The endpoint of the cellular technology trajectory is becoming clear.  A combination of unlicensed spectrum and open-source development will result in a commons-based cellular system with an end-to-end architecture.  This paper considers what such a cellular network might look like.  Incorporating the work of Elinor Ostrom [3] and the Open Source revolution [4], this paper explores how network routing and handset location algorithms can be developed in such a manner that wiretaps, pen registers, and trap and trace devices will be completely obsolete.  In particular, the paper considers networks that have no concept of dialing, and have no centralized location databases.  Having established a general model for a commons-based cellular system, possible solutions for limited, yet effective support for law enforcement data collection will be considered that acknowledge the nature of the new technology.  Consideration of appropriate alternatives to the content/context distinction will also be provided.

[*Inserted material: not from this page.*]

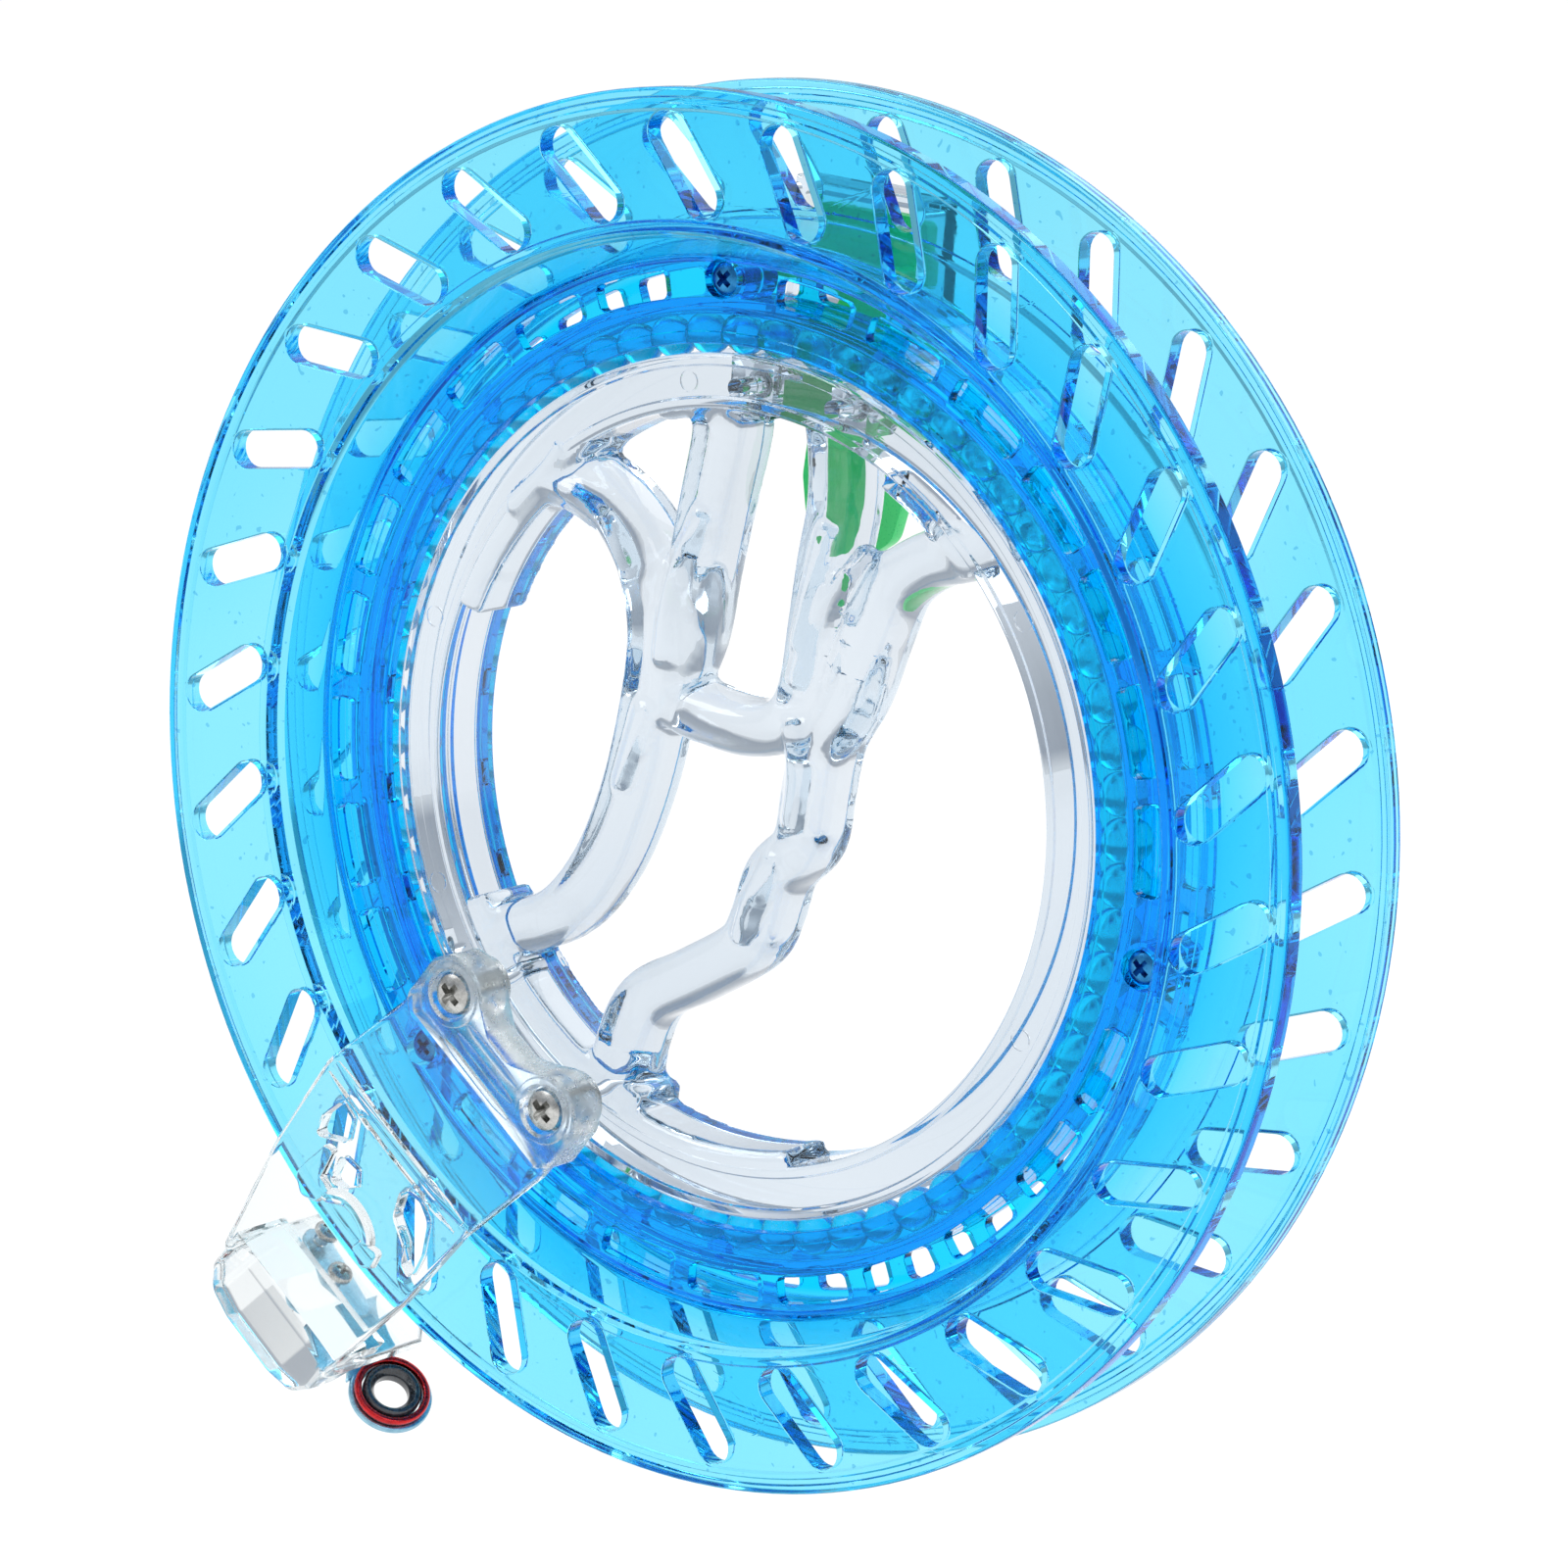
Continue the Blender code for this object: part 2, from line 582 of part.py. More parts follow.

[1] Barbara van Schewick, Internet Architecture and Innovation, Cambridge: MIT Press 2010.

[2] Freeh, Louis Joseph, “Digital Telephony and Law Enforcement Access to Advanced Telecommunications Technologies and Services,” Joint Hearings on H.R. 4922 and S. 2375, 103d Cong. 7, 1994.

[3] Hess, C. and Ostrom, E. Understanding Knowledge as a Commons: From Theory to Practice, MIT Press: Boston, 2006.

[4] Glyn Moody, Rebel Code: Linux And The Open Source Revolution, Cambridge MA: Basic Books, 2002.